## begin

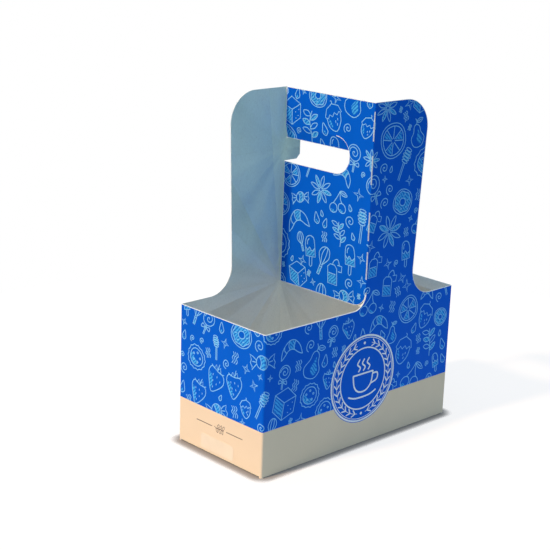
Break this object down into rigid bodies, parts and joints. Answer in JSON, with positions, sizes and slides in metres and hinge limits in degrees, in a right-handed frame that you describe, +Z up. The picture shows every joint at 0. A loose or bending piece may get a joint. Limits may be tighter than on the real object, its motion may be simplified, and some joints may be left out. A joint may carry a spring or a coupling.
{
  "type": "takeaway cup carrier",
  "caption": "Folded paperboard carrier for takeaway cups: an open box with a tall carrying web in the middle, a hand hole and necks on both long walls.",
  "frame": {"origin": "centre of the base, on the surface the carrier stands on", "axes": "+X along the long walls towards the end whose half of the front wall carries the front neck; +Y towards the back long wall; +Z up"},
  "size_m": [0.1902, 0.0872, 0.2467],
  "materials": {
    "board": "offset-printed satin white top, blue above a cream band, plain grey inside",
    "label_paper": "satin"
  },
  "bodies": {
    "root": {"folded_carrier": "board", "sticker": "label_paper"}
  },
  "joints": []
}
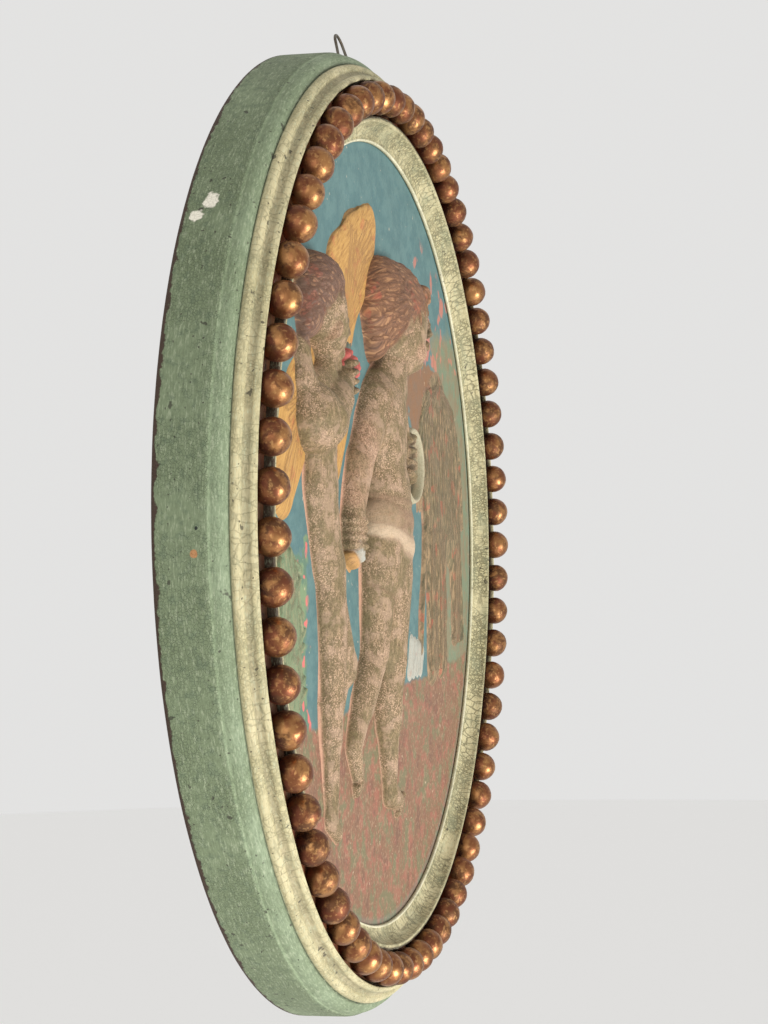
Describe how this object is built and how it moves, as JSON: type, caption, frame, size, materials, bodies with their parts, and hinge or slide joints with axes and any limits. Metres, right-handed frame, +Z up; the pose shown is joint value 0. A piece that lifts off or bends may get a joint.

## end
## begin

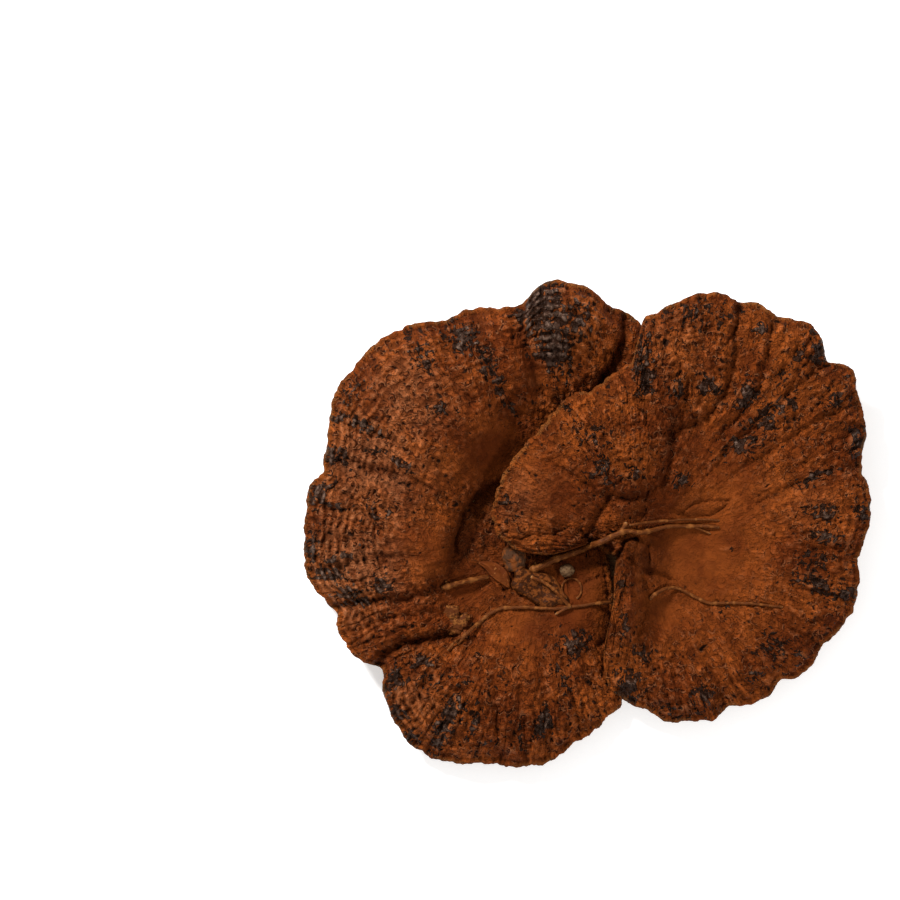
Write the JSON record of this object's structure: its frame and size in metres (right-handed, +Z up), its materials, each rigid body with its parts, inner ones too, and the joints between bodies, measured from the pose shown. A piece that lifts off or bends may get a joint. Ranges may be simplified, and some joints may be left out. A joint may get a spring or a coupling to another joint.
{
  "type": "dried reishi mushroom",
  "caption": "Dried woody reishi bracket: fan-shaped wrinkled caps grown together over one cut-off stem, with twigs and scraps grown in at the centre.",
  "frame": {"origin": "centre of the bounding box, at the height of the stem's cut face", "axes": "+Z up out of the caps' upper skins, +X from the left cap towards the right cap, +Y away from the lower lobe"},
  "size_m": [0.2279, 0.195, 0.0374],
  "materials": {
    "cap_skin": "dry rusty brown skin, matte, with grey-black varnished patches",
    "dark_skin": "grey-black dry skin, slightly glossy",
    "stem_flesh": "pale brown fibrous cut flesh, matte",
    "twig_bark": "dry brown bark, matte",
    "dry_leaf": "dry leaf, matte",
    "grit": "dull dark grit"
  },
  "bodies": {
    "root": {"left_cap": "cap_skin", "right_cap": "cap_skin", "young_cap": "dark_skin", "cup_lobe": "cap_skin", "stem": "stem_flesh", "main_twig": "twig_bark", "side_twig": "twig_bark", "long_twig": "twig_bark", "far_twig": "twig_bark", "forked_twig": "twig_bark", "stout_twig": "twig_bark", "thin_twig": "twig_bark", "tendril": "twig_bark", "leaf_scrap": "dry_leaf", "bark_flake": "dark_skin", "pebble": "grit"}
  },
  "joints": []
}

## end

Exercise instructions
In the listing above, find the line containing "Break this object" and the line containing "Describe how this", then repeat those two lines and everything between them exactly.

The reply
Break this object down into rigid bodies, parts and joints. Answer in JSON, with positions, sizes and slides in metres and hinge limits in degrees, in a right-handed frame that you describe, +Z up. The picture shows every joint at 0. A loose or bending piece may get a joint. Limits may be tighter than on the real object, its motion may be simplified, and some joints may be left out. A joint may carry a spring or a coupling.
{
  "type": "takeaway cup carrier",
  "caption": "Folded paperboard carrier for takeaway cups: an open box with a tall carrying web in the middle, a hand hole and necks on both long walls.",
  "frame": {"origin": "centre of the base, on the surface the carrier stands on", "axes": "+X along the long walls towards the end whose half of the front wall carries the front neck; +Y towards the back long wall; +Z up"},
  "size_m": [0.1902, 0.0872, 0.2467],
  "materials": {
    "board": "offset-printed satin white top, blue above a cream band, plain grey inside",
    "label_paper": "satin"
  },
  "bodies": {
    "root": {"folded_carrier": "board", "sticker": "label_paper"}
  },
  "joints": []
}
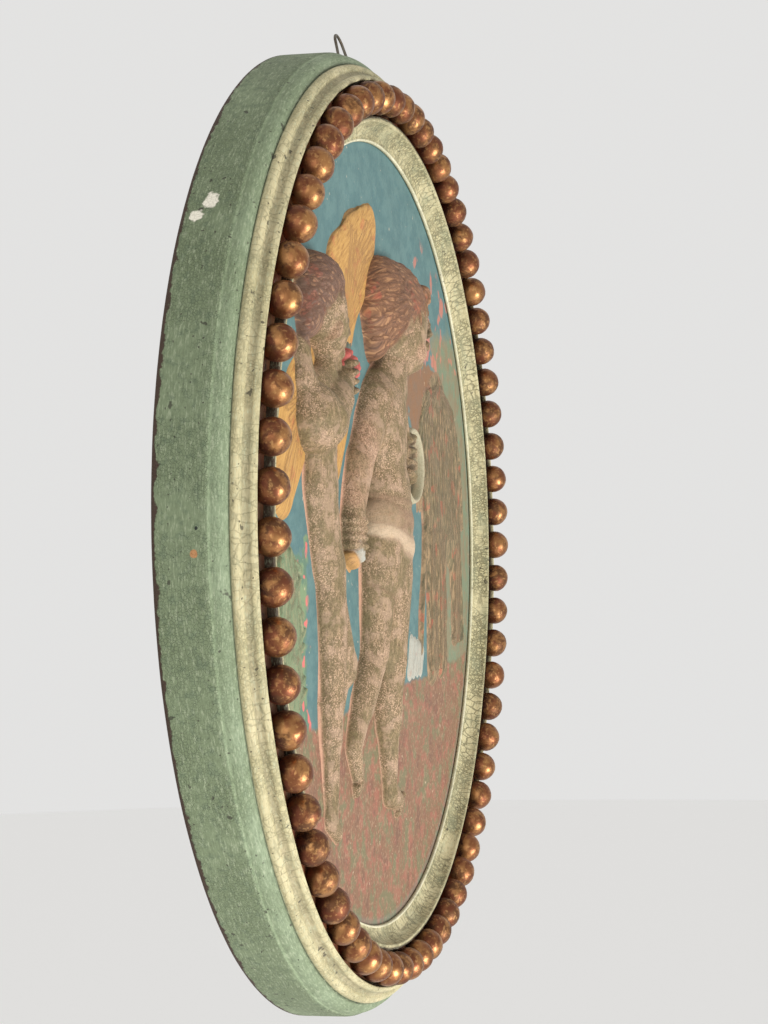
Describe how this object is built and how it moves, as JSON: type, caption, frame, size, materials, bodies with their parts, and hinge or slide joints with axes and any limits. Metres, right-handed frame, +Z up; the pose shown is joint value 0. A piece that lifts off or bends may get a joint.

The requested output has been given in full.